Many of the jobs resulting from the expansion have been created in founder and CEO Tilman Fertitta's hometown of Galveston, as well as in Kemah. The Pleasure Pier, an amusement park that includes the first Texas location of Bubba Gump Shrimp Company (named after the endeavor in the movie Forrest Gump), opened on May 25. The park features some of the rides that have been missing since AstroWorld closed, including a log flume (remember the "Bamboo Shoot"?) roller coaster, tea cup ride and a giant Ferris wheel that also functions as a light show.
Speaking of Bubba Gump Shrimp Company, the best bite I had that evening was from their table, a spicy, peppery Cajun shrimp dish served with a butter sauce over toasty bread. I also enjoyed talking with Executive Chef Suzanne Giannetto, a Windows On the World veteran who thankfully was no longer there by the time 9/11 occurred.
Guests help themselves to just one of the many sumptuous banquet tables at Landry's Showcase party.
But, really, what was this event all about? According to Nicki Kennan, Senior Vice President of Sales, "We've experienced so much growth in the last three years that we really needed to show people our four diamonds [representing dining, entertainment, hospitality and gaming] and how it all comes together."
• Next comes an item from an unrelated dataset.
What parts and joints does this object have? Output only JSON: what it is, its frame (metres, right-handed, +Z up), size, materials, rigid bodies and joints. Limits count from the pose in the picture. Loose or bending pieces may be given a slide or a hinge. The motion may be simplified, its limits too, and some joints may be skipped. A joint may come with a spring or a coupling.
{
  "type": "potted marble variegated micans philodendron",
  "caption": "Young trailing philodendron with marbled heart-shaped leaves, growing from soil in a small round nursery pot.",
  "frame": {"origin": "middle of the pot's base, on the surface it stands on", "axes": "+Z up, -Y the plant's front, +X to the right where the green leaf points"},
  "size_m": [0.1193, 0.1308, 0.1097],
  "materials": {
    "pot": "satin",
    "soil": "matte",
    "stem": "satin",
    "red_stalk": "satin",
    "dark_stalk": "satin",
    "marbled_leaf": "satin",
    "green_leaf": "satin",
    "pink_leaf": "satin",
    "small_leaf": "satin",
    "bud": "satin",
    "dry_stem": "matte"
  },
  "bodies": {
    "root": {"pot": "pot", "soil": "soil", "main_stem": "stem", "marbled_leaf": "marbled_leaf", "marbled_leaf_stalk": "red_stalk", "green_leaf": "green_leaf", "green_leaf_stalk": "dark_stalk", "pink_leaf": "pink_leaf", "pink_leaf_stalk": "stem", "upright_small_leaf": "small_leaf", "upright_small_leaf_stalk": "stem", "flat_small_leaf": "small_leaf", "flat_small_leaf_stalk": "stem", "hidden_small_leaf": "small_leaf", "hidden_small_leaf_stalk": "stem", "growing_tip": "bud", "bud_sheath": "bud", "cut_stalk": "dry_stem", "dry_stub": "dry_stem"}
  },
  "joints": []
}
The big "dog and pony show" might also have had something to do with offsetting some recent negative publicity. Landry's made the decision to close Pesce in April, ostensibly to focus on seafood establishments after its acquisition of three McCormick & Schmick's locations and Oceanaire in the Galleria. (However, a "focus on seafood" did not dissuade them from acquiring Morton's steakhouse. The transaction was completed in February of this year.)
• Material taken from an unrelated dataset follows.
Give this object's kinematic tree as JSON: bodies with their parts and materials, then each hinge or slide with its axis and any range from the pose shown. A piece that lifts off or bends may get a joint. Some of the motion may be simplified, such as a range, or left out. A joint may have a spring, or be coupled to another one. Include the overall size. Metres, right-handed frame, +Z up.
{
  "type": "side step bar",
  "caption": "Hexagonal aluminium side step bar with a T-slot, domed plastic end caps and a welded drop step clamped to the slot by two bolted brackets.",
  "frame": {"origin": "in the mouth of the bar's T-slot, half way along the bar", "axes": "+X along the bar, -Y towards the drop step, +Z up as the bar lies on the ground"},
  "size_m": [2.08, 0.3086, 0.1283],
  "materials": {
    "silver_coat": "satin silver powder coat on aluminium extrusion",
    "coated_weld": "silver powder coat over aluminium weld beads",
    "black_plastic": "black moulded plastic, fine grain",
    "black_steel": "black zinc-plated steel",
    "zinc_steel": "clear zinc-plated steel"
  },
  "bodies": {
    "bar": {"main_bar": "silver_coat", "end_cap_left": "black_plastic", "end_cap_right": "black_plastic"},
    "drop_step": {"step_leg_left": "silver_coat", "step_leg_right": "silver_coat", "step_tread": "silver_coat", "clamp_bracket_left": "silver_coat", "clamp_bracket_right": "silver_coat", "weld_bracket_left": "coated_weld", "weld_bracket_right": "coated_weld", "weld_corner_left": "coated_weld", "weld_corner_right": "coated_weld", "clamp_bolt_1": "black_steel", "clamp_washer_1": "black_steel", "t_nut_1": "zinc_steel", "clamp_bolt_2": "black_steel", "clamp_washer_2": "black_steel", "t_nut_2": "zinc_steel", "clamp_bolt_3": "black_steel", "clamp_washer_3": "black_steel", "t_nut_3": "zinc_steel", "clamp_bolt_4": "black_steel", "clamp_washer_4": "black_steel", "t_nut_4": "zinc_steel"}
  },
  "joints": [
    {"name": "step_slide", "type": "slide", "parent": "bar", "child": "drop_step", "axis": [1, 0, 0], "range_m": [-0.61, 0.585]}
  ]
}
There have also been safety concerns about the concrete support structure of the Pleasure Pier after a visitor snapped some photos and noticed broken and crumbling concrete. According to the Galveston Daily News, both Landry's and Galveston city officials say the structure is safe, and it was inspected seven times in 2011.
A map of Galveston's new Pleasure Pier
Despite the business focus on Houston and the surrounding areas, both Landry's and Fertitta draw a great deal of angry opposition from its home turf. Just take a look at the comments section on this recent 29-95 article about Landry's establishments. It certainly doesn't hurt to cultivate some "warm fuzzies" through an event like this one.
With all that being said, Landry's must have a lot more customers than detractors or it wouldn't be able to support its rapid growth. Landry's shows no signs of slowing down, either. The company projects that its earnings for 2012 (before taxes, interest, depreciation and amortization) will be between $330 and $335 million.
Obviously, this Texas-grown company must be doing something right.